The madness of “Defund the Police” was originally understood to mean what it said: eliminating police departments by zeroing out their funding. That remains the hard Left’s long-term project, but it is politically unattainable because most Americans of all colors recognize the need for the men and women in blue, want them in their neighborhoods, and respect the difficulty of their jobs. Thus, elected Democrats are fleeing the slogan, while progressive activists have revised the “Defund the Police” campaign under other names. Many departments are being slashed both dramatically (through significant budget cuts) and gradually (through not filling slots opened by retirements — which are increasing as the job is made harder — and canceling new cadet classes). Of course, the funding does not disappear; it is reprogrammed to other agencies and to progressive activism, which, by design, makes reversing course more difficult.
This has happened in several cities across the country, and it is no accident that violent crime is surging in them. This may be of no moment to the anti-police ideologues, but it distresses many residents of the communities that have become laboratories for this progressive “life without cops” experiment.

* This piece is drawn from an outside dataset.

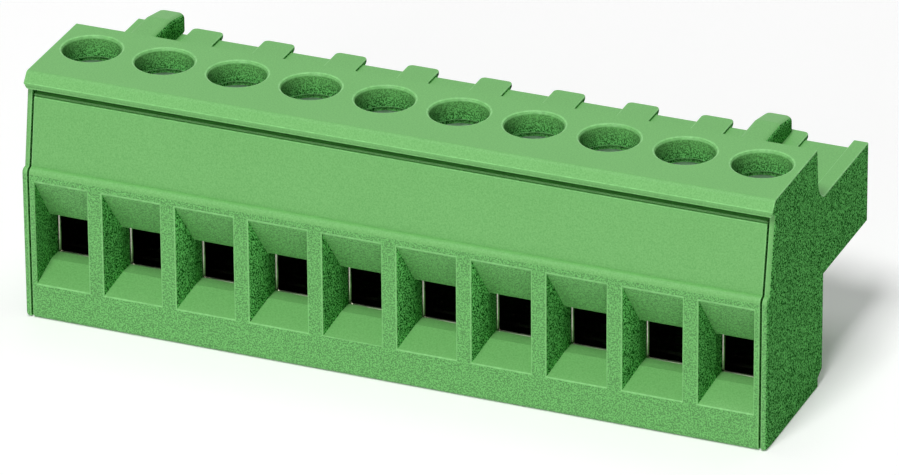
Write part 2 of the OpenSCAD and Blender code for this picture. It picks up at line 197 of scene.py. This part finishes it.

Many Democrats said after the election that they wish to distance themselves from their party’s anti-police radicals. There is broad bipartisan space for incremental reforms to curb abuses and improve trust in police — trust that benefits the cops, too, at a time when police morale is desperately low. Biden himself acknowledged Wednesday night that “Republicans have their own ideas,” and gave lip service to “consensus” and “productive discussions” between the parties. If Democrats don’t merely want “the issue,” as Scott said, they should drop the posturing and get serious about finding some common ground.